Tagged: cache

Benchmarking Memcached

August 12th, 2013 in Performance 0 comments

We wanted a better understanding of how much time was being spent carrying out Memcached operations, and a deterministic method to benchmark operations isolated from the WordPress environment.

The result:

benchmark_memcached.php

What does it do?

The script allows you to specify one or more memcached servers to test (host:port), as well as provide fixture data in the form of a JSON file.

The script does the following:

  • Creates client Memcached instances using the PECL Memcache extension
  • Loads fixture data and converts to PHP arrays
  • Runs a simple benchmark — set, get and delete provided cache data in sequence, timing each method as it runs
  • Writes results to a CSV file

If you pass multiple memcached servers as input, the benchmarks will be run in two different modes:

  1. Pooled (one client sharing multiple servers)
  2. Individual (one client per server)

Gathering Test Data

We explored a few options for generating cache data to run through the benchmark script.

We leverged the built-in WP_Object_Cache class, specifically the one defined in the memcached object cache drop-in to extract actual cache data used during individual page requests.

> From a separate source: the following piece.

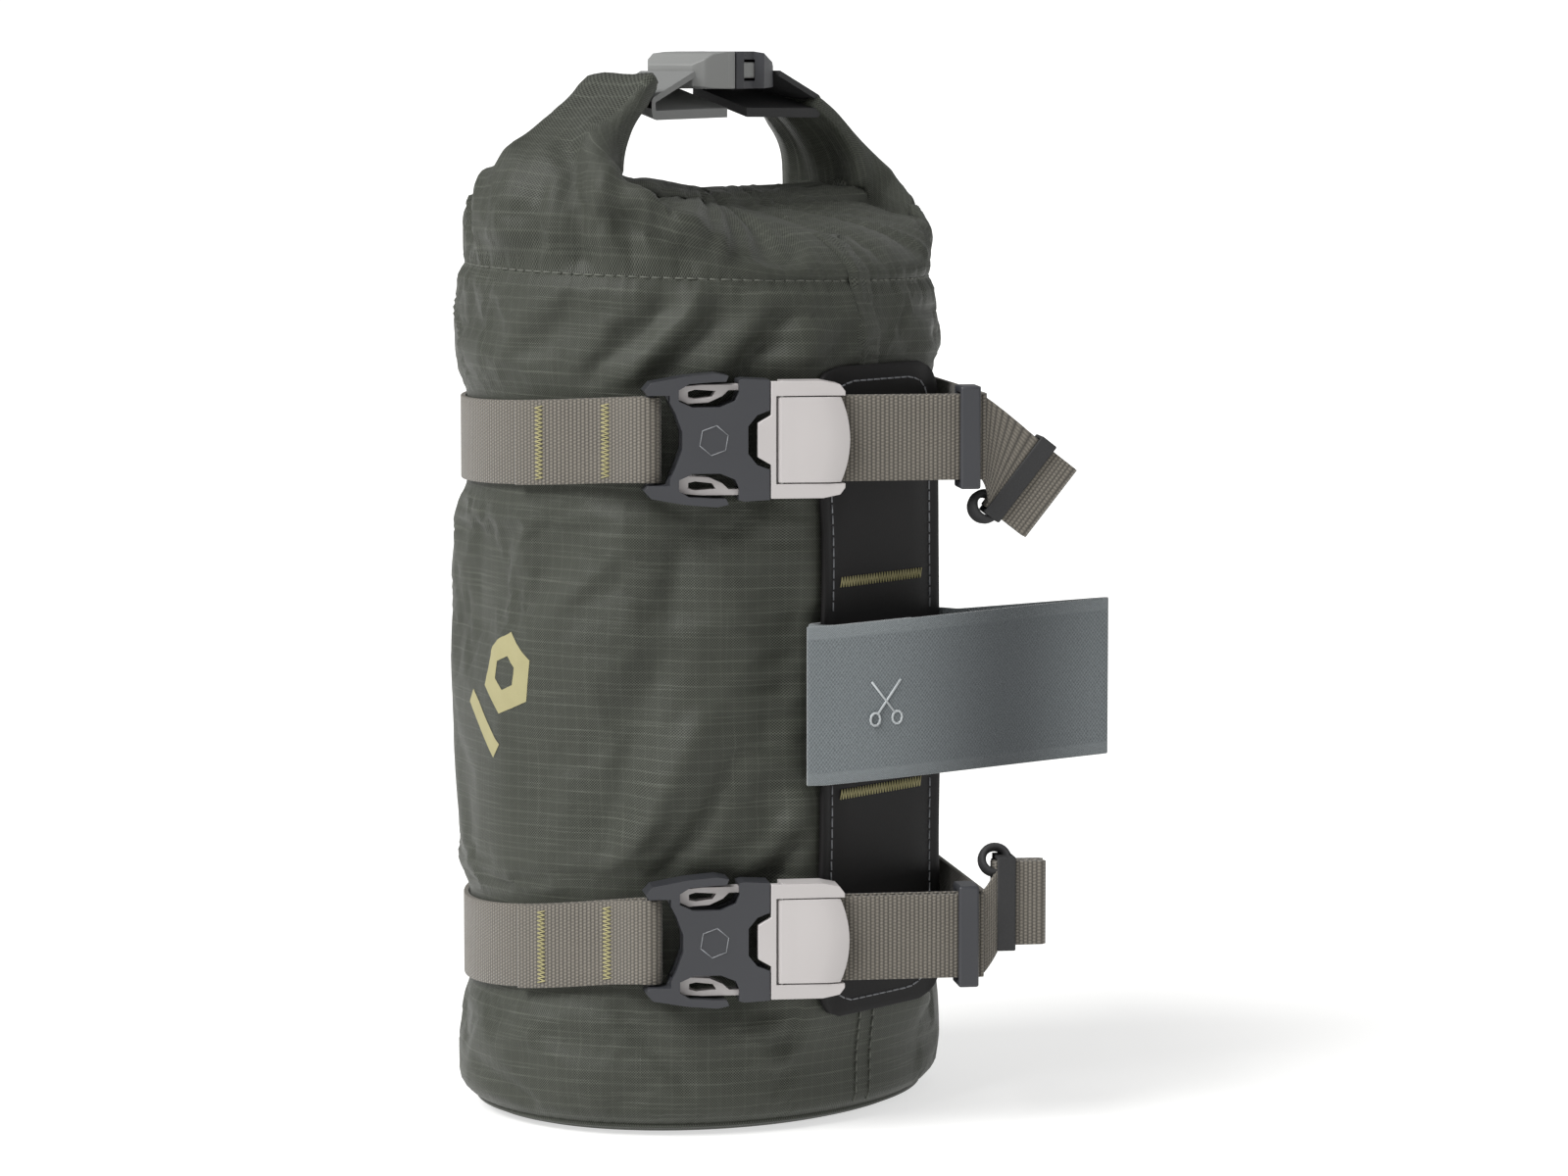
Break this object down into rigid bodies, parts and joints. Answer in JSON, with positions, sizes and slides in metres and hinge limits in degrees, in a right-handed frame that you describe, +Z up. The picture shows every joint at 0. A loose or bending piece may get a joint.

function WP_Object_Cache() {
    . . .
    if ( defined( 'DUMP_CACHE_DATA' ) && DUMP_CACHE_DATA )
        register_shutdown_function( array( $this, 'cache_dump' ) );
    }
}

function cache_dump() {
    $filename = sprintf( '%s-%s.json', $_SERVER['HTTP_HOST'], rawurlencode( $_SERVER['REQUEST_URI'] ) );
    file_put_contents( "/tmp/cachedumps/$filename", json_encode( $this->cache ) );
    return true;
}

With this in place, cache dumps could be triggered by setting a constant in wp-config.php and pointing the browser at real pages in our install.

define( 'DUMP_CACHE_DATA', true );

The end result is a JSON file for each page, which we turned around and fed to the benchmark script.